When you work for a large employer there’s often a sense of consistency. Shifts in workflow tend to be less noticeable unless there is an industry-wide downtime. Sheer size allows absorption of the ebb and flow that the calendar year brings.
For small businesses, however, the realisation that business, even when you aren’t seasonal, ebbs and flows with the calendar year can come as a shock. In fact it can be positively unsettling.
Even for businesses that aren’t seasonal, demand will be affected by the calendar. Typically we see two peaks in demand. The first is in November when everyone is increasing spending in the lead up to the Christmas season. This is then hit hard by the tighter belts of January.
However, this sense of battening down the hatches doesn’t just for the end of December and the start of January alone. This slump lingers on and it isn’t until the spring, comfortably into March, that we see the second peak in demand.
Firstly, it’s important not to panic and to realise that this seasonal ebb and flow is normal, not just experienced by you, and no direct consequence of anything you’re doing. A quiet time doesn’t necessarily mean you’re suddenly getting something wrong. Secondly, it’s important to realise that this quieter time is a gift for getting your business housekeeping in order.
As we head towards the next quieter period, which will come after spring, here are some ideas of what can you be doing to make the most of this time.
Get your planning hat on
When you’re in the busy times it’s often a case of ‘head down, work hard’. There isn’t room for planning and reflection. However, it’s in planning that business growth becomes possible. Step back, reflect on successes and weaknesses so far, and set some new goals.
Take stock of the money
For many small businesses owners, managing the financial side of the business is very much a case of ‘needs must’ rather than something embraced with relish. However, this is critical to the health of the business and your scope for growth, and should therefore be taken seriously.

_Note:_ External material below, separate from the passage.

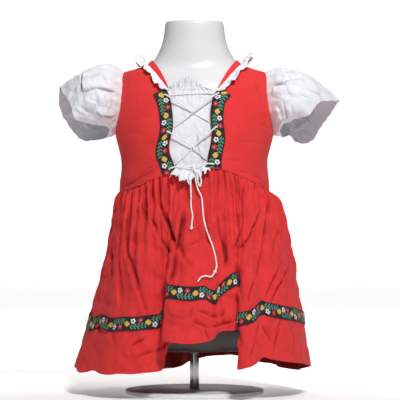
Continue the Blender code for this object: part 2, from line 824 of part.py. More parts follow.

Use the quieter time to take a good look at your financial health and work out specific financial goals. Now is also a good time to get your financial affairs under better control using cloud accounting. Knowing you’ll get help and support transferring the data is essential.
Develop and network
As we’ve said, busy times see the heads going down and introspective beavering away happens. This is necessary at the time but contributes to you shutting off external influences, which can help grow and support your business.

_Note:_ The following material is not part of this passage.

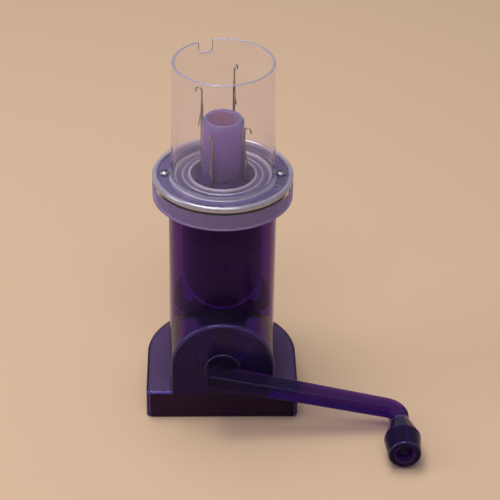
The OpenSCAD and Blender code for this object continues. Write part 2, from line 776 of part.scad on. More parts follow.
module needle_cylinder() color(violet)
    difference() {
        rotate_extrude()
            difference() {
                union() {
                    translate([cord_bore_r, spigot_z])
                        square([spigot_r - cord_bore_r, crown_top_z - spigot_z + bite]);
                    translate([cord_bore_r, crown_top_z])
                        square([drum_r - cord_bore_r, drum_top - crown_top_z]);
                    translate([cord_bore_r, drum_top - bite])
                        square([neck_r - cord_bore_r, bevel_z - drum_top + bite]);
                    polygon([[cord_bore_r, bevel_z - eps], [neck_r, bevel_z - eps],
                             [neck_r - mouth_out, neck_top], [cord_bore_r + mouth_in, neck_top]]);
                    translate([neck_r - eps, drum_top - eps]) square(neck_fillet + eps);
                }
                translate([neck_r + neck_fillet, drum_top + neck_fillet]) circle(r = neck_fillet, $fn = 64);
            }
        for (i = [0:3])
            rotate([0, 0, needle_angle(i)])
                translate([slot_in_r, -slot_w / 2, crown_top_z])
                    cube([drum_r, slot_w, slot_top - crown_top_z]);
        at_crown_screws() cylinder(r = crown_shank_r + seat_gap / 2, h = crown_screw_len + 2 * over, $fn = 24);
    }

// the crown gear's four screws stand between the needles
module at_crown_screws()
    for (i = [0:3])
        rotate([0, 0, needle_angle(i) + 45]) translate([crown_screw_r, 0, crown_root_z]) children();

module crown_gear() color(violet)
    difference() {
        union() {
            ring(crown_out_r, spigot_r + run_gap, crown_root_z, crown_top_z);
            for (k = [0:crown_teeth - 1])
                rotate([0, 0, -90 + k * 360 / crown_teeth]) crown_tooth();
        }
        at_crown_screws() translate([0, 0, -over])
            cylinder(r = crown_shank_r + seat_gap / 2, h = crown_t + 2 * over, $fn = 24);
    }

// rack-shaped tooth, pointing down and running outwards along +X
module crown_tooth() {
    half = PI * gear_module / 4 - backlash / 2;
    lean = tan(20);
    root = dedendum + eps;
    translate([crown_mid_r - face_w / 2, 0, crown_pitch_z]) rotate([90, 0, 90])
        linear_extrude(face_w)
            polygon([[-half + addendum * lean, -addendum], [half - addendum * lean, -addendum],
                     [half + root * lean, root], [-half - root * lean, root]]);
}

module crown_gear_screws() color(steel)
    at_crown_screws() mirror([0, 0, 1])
        pan_screw(crown_screw_len, crown_shank_r, crown_head_r, crown_head_h);

// ---- needles: drawn along +X, then turned and lifted to their places ----

module at_needle(i) rotate([0, 0, needle_angle(i)]) translate([0, 0, needle_lift[i]]) children();

module needle(i) color(steel)
    at_needle(i)
        difference() {
            union() {
                translate([stem_in_r, -stem_w / 2, butt_z]) cube([stem_t, stem_w, stem_top - butt_z]);
                translate([stem_in_r, -stem_w / 2, butt_z]) cube([butt_reach - stem_in_r, stem_w, butt_h]);
                translate([stem_mid_r, 0, stem_top - bite])
                    cylinder(r = hook_wire / 2, h = bend_z - stem_top + bite, $fn = 24);
                translate([stem_mid_r + hook_bend_r, 0, bend_z]) rotate([90, 0, 0])
                    rotate_extrude(angle = 180)
                        translate([hook_bend_r, 0]) circle(r = hook_wire / 2, $fn = 24);
                translate([stem_mid_r + 2 * hook_bend_r, 0, bend_z - hook_wire]) {
                    cylinder(r = hook_wire / 2, h = hook_wire, $fn = 24);
                    sphere(r = hook_wire / 2, $fn = 24);
                }
            }
            translate([stem_in_r - over, -latch_slot_w / 2, pivot_z - latch_slot_down])
                cube([stem_t + 2 * over, latch_slot_w, latch_slot_down + latch_slot_up]);
            translate([pivot_r, stem_w, pivot_z]) rotate([90, 0, 0])
                cylinder(r = rivet_r + run_gap / 3, h = 2 * stem_w, $fn = 24);
        }

module latch(i) color(steel)
    at_needle(i)
        translate([pivot_r, 0, pivot_z]) rotate([0, -latch_open, 0])
            difference() {
                union() {
                    translate([-leaf_d / 2, -leaf_w / 2, eye_r - latch_len])
                        cube([leaf_d, leaf_w, latch_len - eye_r]);
                    translate([0, leaf_w / 2, 0]) rotate([90, 0, 0]) cylinder(r = eye_r, h = leaf_w, $fn = 24);
                    translate([-leaf_w / 2, 0, eye_r - latch_len]) rotate([0, 90, 0])
                        cylinder(r = eye_r, h = leaf_w, $fn = 24);
                }
                translate([0, stem_w, 0]) rotate([90, 0, 0])
                    cylinder(r = rivet_r + run_gap, h = 2 * stem_w, $fn = 24);
            }

module rivet(i) color(steel)
    at_needle(i)
        translate([pivot_r, stem_w / 2, pivot_z]) rotate([90, 0, 0])
            cylinder(r = rivet_r, h = stem_w, $fn = 24);

housing();
cam_lower();
cam_upper();
base_plate();
base_screws();
clear_cover();
cover_screws();
crank_arm();
drive_pinion();
pinion_washer();
pinion_screw();
knob();
needle_cylinder();
crown_gear();
crown_gear_screws();
needle(0);  // needle_right
needle(1);  // needle_back
needle(2);  // needle_left
needle(3);  // needle_front
latch(0);  // latch_right
latch(1);  // latch_back
latch(2);  // latch_left
latch(3);  // latch_front
rivet(0);  // rivet_right
rivet(1);  // rivet_back
rivet(2);  // rivet_left
rivet(3);  // rivet_front
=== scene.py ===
"""Looks of a hand-cranked cord knitting mill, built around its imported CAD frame.

Shapes are written in millimetres and turned into metres where a piece is made. The camera, the
lamps, the floor and the materials are in metres.
"""
import json
import math

import bmesh
import bpy
from mathutils import Matrix, Vector


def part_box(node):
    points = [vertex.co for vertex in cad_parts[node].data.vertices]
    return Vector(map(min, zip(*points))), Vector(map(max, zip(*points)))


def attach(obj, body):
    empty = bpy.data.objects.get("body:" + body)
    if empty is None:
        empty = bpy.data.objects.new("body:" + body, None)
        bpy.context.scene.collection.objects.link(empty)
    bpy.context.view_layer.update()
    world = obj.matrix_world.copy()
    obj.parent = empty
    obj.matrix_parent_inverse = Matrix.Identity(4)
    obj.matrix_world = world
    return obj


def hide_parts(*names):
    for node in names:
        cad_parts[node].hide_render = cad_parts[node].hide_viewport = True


MM = 0.001
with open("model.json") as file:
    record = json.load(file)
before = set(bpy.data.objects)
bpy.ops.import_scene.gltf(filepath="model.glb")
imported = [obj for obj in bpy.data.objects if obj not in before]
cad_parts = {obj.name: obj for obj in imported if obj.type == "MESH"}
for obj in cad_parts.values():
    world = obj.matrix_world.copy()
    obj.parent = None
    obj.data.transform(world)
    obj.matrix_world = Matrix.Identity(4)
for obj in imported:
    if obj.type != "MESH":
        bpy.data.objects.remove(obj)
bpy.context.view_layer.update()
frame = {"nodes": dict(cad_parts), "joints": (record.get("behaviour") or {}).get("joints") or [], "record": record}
NODES = frame["nodes"]


# ---- camera: the photograph's viewpoint ----

CAMERA_ELEVATION = math.radians(33.45)
CAMERA_YAW = math.radians(1.95)
CAMERA_ROLL = math.radians(1.04)
CAMERA_DISTANCE = 910.08 * MM
CAMERA_TARGET_X = 14.38 * MM
CAMERA_TARGET_Z = 77.15 * MM
FOCAL_PIXELS = 1756.81
FRAME_PIXELS = 500
SENSOR = 36.0


def add_camera():
    """Camera that looks at the target from its distance, turned by yaw, elevation and roll."""
    data = bpy.data.cameras.new("camera")
    data.sensor_width = SENSOR
    data.lens = FOCAL_PIXELS / FRAME_PIXELS * SENSOR
    data.clip_start = 0.01
    data.clip_end = 20
    yaw, elevation, roll = CAMERA_YAW, CAMERA_ELEVATION, CAMERA_ROLL
    level = math.cos(elevation)
    forward = Vector((math.sin(yaw) * level, math.cos(yaw) * level, -math.sin(elevation)))
    side = Vector((math.cos(yaw), -math.sin(yaw), 0))
    up = side.cross(forward)
    right = math.cos(roll) * side + math.sin(roll) * up
    top = math.cos(roll) * up - math.sin(roll) * side
    target = Vector((CAMERA_TARGET_X * math.cos(yaw), -CAMERA_TARGET_X * math.sin(yaw), CAMERA_TARGET_Z))
    camera = bpy.data.objects.new("camera", data)
    place = target - forward * CAMERA_DISTANCE
    camera.matrix_world = Matrix.Translation(place) @ Matrix((right, top, -forward)).transposed().to_4x4()
    bpy.context.scene.collection.objects.link(camera)
    bpy.context.scene.camera = camera


add_camera()


# ---- light and floor ----

FLOOR_COLOUR = (0.60, 0.42, 0.29, 1)
FLOOR_REACH = 6.0
FLOOR_DROP = 0.0002
WORLD_STRENGTH = 0.3
LAMP_AIM = Vector((0, 0, 0.08))

# Name, place and size in metres, power in watts.
LAMPS = (
    ("softbox_top", (-0.2, 0.2, 1.3), (0.8, 0.6), 10.2),
    ("softbox_front", (-0.05, -0.62, 1.1), (0.9, 0.35), 4.5),
    ("softbox_left", (-1.2, -0.1, 0.8), (0.6, 0.8), 3.4),
)


def add_world():
    world = bpy.data.worlds.new("studio")
    world.use_nodes = True
    background = world.node_tree.nodes["Background"]
    background.inputs["Color"].default_value = (1, 1, 1, 1)
    background.inputs["Strength"].default_value = WORLD_STRENGTH
    bpy.context.scene.world = world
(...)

Quieter times are a time to invest in both the development of your workforce and enhancing their skills, as well as getting out and networking. Using this time to work on connections will give you resilience for the next busy time.
Small business life doesn’t come neatly packaged in 9-5. Instead, the buzz of working hard can also be matched with the reward of taking time off when things are quieter. Use this time to recharge your batteries and ensure you’re ready for the next upswing.
Just remember, whether you’re busy now or twiddling thumbs, things will change. They always do. Use the quiet times wisely and they will fuel the busy times in more way than one.